Yeah, I realized when I tried to implement it. It was just an email
idea when sent.
> > struct btrfs_fs_info *fs_info;
> >
> > /*
> > @@ -94,9 +97,6 @@ struct extent_buffer {
> > spinlock_t refs_lock;
> > atomic_t refs;
> > int read_mirror;
> > - /* >= 0 if eb belongs to a log tree, -1 otherwise */
> > - s8 log_index;
> > - u8 folio_shift;
> > struct rcu_head rcu_head;
> >
> > struct rw_semaphore lock;
> >
> > you're down to 256 even on -rt. And the great part is I don't see any
> > sacrifices (other than accessing a cacheline in fs_info). We're only
> > using 8 flags now, so there is still some room left for another 8 if
> > needed in the future.
>
> Which means that the size on non-rt would be something like 228, roughly
> calculating the savings and the increase due to spinloct_t going from
> 4 -> 32 bytes. Also I'd like to see the generated assembly after the
> suggested reordering.
If I see correctly the non-rt will not change when I keep ulong
bflags. The -rt build goes down to 264 bytes. That's a bit better for
free but still not ideal from alignment POV.
> The eb may not be perfect, I think there could be false sharing of
> refs_lock and refs but this is a wild guess and based only on code
refs_lock and refs look like they share the same cacheline in every
case.
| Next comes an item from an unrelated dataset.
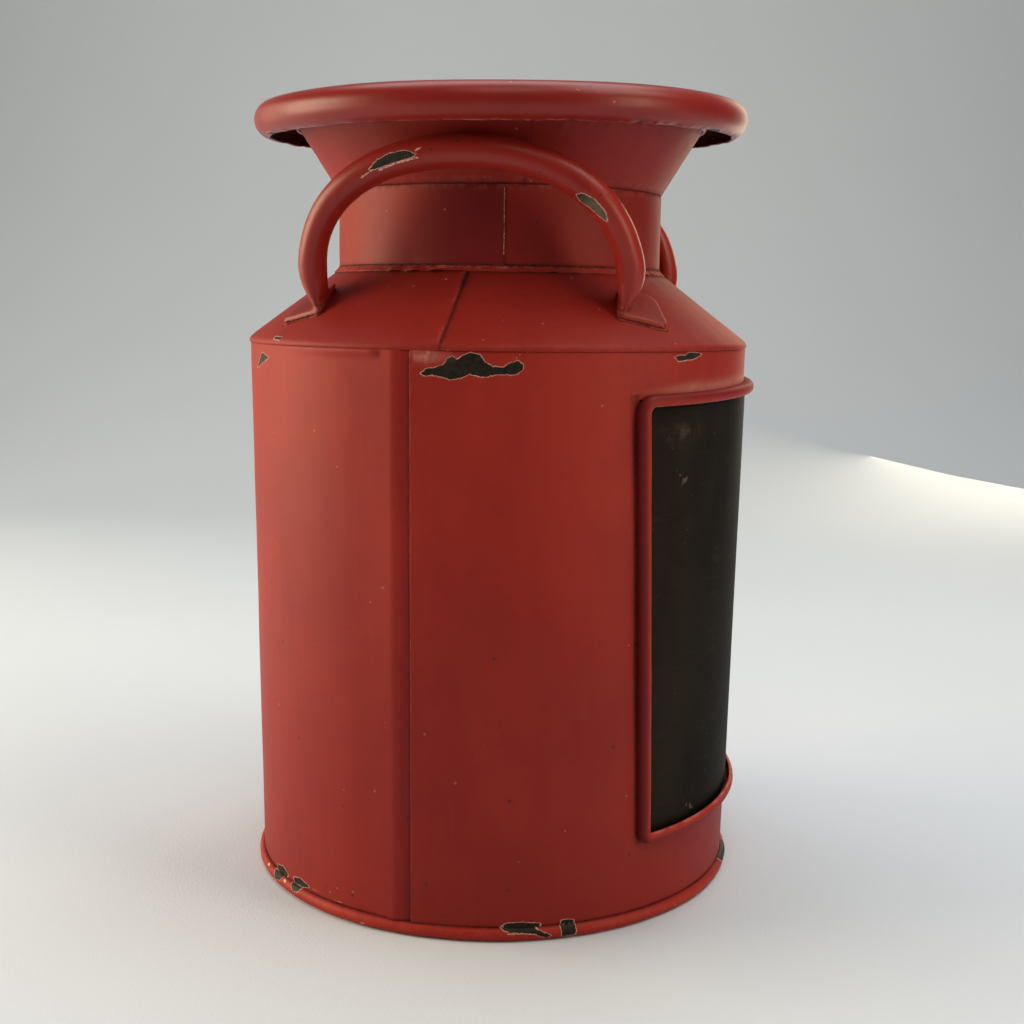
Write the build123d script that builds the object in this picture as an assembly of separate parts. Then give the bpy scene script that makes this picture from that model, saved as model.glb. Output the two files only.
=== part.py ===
from build123d import *
from math import atan2, cos, degrees, radians, sin
import os

os.makedirs("parts", exist_ok=True)

# Milk can of rolled and soldered sheet metal, with a chalkboard let into its front.
# Millimetres. +Z is up, the origin is on the can's axis at the level it stands on.
# The chalkboard faces -Y; the two handles stand to the -X and +X sides.

# Sheet and its lapped seams
SHEET = 0.7            # wall thickness of the rolled sheets
LAP_STEP = 0.7         # height of the outer sheet's edge over the inner one

# Base pan with its rolled standing bead
BEAD_R = 99.1          # outermost radius of the bead
BEAD_H = 5.2
BEAD_INNER_R = 95.0
BEAD_FLAT = (95.5, 97.3)   # inner and outer radius of the flat it stands on
PAN_Z = 3.0            # underside of the recessed disc
GROOVE_Z = 1.6         # floor of the groove that holds the body wall

# Body wall, slightly wider at the top
BODY_R_LOW = 97.0      # at the top of the bead
BODY_R_TOP = 99.9
BODY_TOP_Z = 213.2
BODY_SEAM = 173.2      # direction of the lap seam, degrees from +X
BODY_LAP = 10.0        # degrees of flat band that lead up to the seam
BODY_JOGGLE = 2.8      # degrees over which the inner sheet dips under the outer one

# Shoulder
EDGE_R = 100.5
EDGE_Z = 215.0
EDGE_ROUND = 2.2
SHOULDER_TOP_Z = 242.0
SHOULDER_SEAM = 179.6
FLANGE_Z = 205.0       # lower edge of the flange inside the body wall

# Neck
NECK_R = 64.6
NECK_BORE_R = 63.7
NECK_BOTTOM_Z = 240.6
NECK_TOP_Z = 272.0
NECK_SEAM = 192.0

# Flare
FLARE_R_LOW = 64.3
FLARE_R_TOP = 84.4
FLARE_TOP_Z = 302.3
FLARE_WALL = 0.7       # measured level, not square to the cone
FLARE_SEAM = 198.2

# Rolled rim: a curl open underneath
RIM_R = 90.8           # radius of the circle the curl's centre runs on
RIM_Z = 299.0
CURL_R = 6.7           # outside radius of the curl
CURL_END = -82         # where the curl stops, degrees from straight outwards

# Handles: tube bent to an arch, ends flattened and turned out on the shoulder
LEFT_HANDLE_AT = 182.75
RIGHT_HANDLE_AT = 357.25
HANDLE_HALF_SPAN = 58.0
HANDLE_SPRING_Z = 238.0
HANDLE_RISE = 44.4
HANDLE_FOOT_R = 61.5   # distance of the handle's plane from the axis at its feet
HANDLE_FOOT_Z = 228.5
HANDLE_LEAN = 20.0     # degrees outwards
TUBE_WALL = 0.8
TAB_THICK = 1.8
TAB_LIFT = 0.5         # solder between the tab and the shoulder
TAB_CORNERS = ((54.0, 53.0), (70.5, 54.0), (61.3, 72.0), (47.3, 66.2))
TAB_ROUND = 3.5
SLOPE_RISE = 1.25      # height over the shoulder for each millimetre square to it

# Chalkboard and the channel frame round it
FRAME_HALF_ANGLE = 48.0
FRAME_LOW_Z = 33.3
FRAME_HIGH_Z = 200.2
FRAME_CROOKED = 1.75   # degrees it sits out of square
FRAME_PROUD = 4.0
FRAME_BAR = 4.1        # width of the bars
FRAME_LEG = 1.3        # thickness of the bars' outer leg
FRAME_SLOT = 2.2       # gap behind the lip
BOARD_THICK = 0.6


def body_radius(z):
    """Outer radius of the body wall at height z."""
    share = (z - BEAD_H) / (BODY_TOP_Z - BEAD_H)
    return BODY_R_LOW + (BODY_R_TOP - BODY_R_LOW) * share


def shoulder_z(r):
    """Height of the shoulder's upper surface at radius r."""
    slope = (SHOULDER_TOP_Z - EDGE_Z) / (EDGE_R - NECK_R)
    return SHOULDER_TOP_Z - (r - NECK_R) * slope


def polar(r, angle, z=0.0):
    return (r * cos(radians(angle)), r * sin(radians(angle)), z)


def ring(*points):
    """Solid of revolution from a closed outline of (radius, height) points."""
    outline = Polyline(*[(r, 0, z) for r, z in points], close=True)
    return revolve(make_face(outline), Axis.Z)


def frustum(r_low, z_low, r_high, z_high):
    return ring((0, z_low), (r_low, z_low), (r_high, z_high), (0, z_high))


def lap_section(r, z, seam, lap, step):
    """Disc whose edge swells over the last degrees before a lap seam, then drops."""
    start = polar(r, seam, z)
    far = polar(r, seam + 180 - lap / 2, z)
    fade = polar(r, seam - lap, z)
    middle = polar(r + step * 0.62, seam - lap / 2, z)
    lip = polar(r + step, seam, z)
    edges = [
        ThreePointArc(start, far, fade),
        ThreePointArc(fade, middle, lip),
        Line(lip, start),
    ]
    return make_face(edges)


def lapped_cone(r_low, z_low, r_high, z_high, seam, lap, step=LAP_STEP):
    """Solid frustum with the raised edge of a lap seam down one side."""
    low = lap_section(r_low, z_low, seam, lap, step)
    high = lap_section(r_high, z_high, seam, lap, step)
    return loft([low, high], ruled=True)


def make_base_pan():
    """Recessed disc and the rolled bead that the can stands on, in one pressing."""
    middle = BEAD_H / 2
    bore = body_radius(GROOVE_Z) - SHEET - 0.05
    wall = body_radius(BEAD_H) + 0.05
    low_out, low_in = (BEAD_FLAT[1], 0, 0), (BEAD_FLAT[0], 0, 0)
    edges = [
        Line((0, 0, PAN_Z), (BEAD_INNER_R, 0, PAN_Z)),
        Line((BEAD_INNER_R, 0, PAN_Z), (BEAD_INNER_R, 0, 0.5)),
        Line((BEAD_INNER_R, 0, 0.5), low_in),
        Line(low_in, low_out),
        ThreePointArc(low_out, (BEAD_R, 0, middle), (wall + 0.3, 0, BEAD_H)),
        Line((wall + 0.3, 0, BEAD_H), (wall, 0, BEAD_H - 0.4)),
        Line((wall, 0, BEAD_H - 0.4), (wall, 0, GROOVE_Z)),
        Line((wall, 0, GROOVE_Z), (bore, 0, GROOVE_Z)),
        Line((bore, 0, GROOVE_Z), (bore, 0, PAN_Z + 0.8)),
        Line((bore, 0, PAN_Z + 0.8), (0, 0, PAN_Z + 0.8)),
        Line((0, 0, PAN_Z + 0.8), (0, 0, PAN_Z)),
    ]
    return revolve(make_face(edges), Axis.Z)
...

At least on x86.
But still, the slab object is not aligned in the first place. Luckily
the two fields roam together.
Out of curiosity, is there any past experience where this kind of
optimizations make a difference within a filesystem code?
I can imagine perhaps for fast devices like NVDIMM or DAX the CPU may
become the bottleneck? Or are nowadays NVMe devices already fast
enough to saturate the CPU?
I faintly recall one issue where I debugged a CPU which could not keep
up with handling the interrupts of finished IO on NVMe submitted by
other CPUs. Though that was on xfs (or maybe ext4) not on btrfs. But
that was a power-play of one against the rest as the interrupt was not
balanced or spread to more CPUs.
> observation. You may have more luck with other data structures with
> unnecessary holes but please optimize for non-RT first.
Clearly non-rt is the default and most important. No questions here.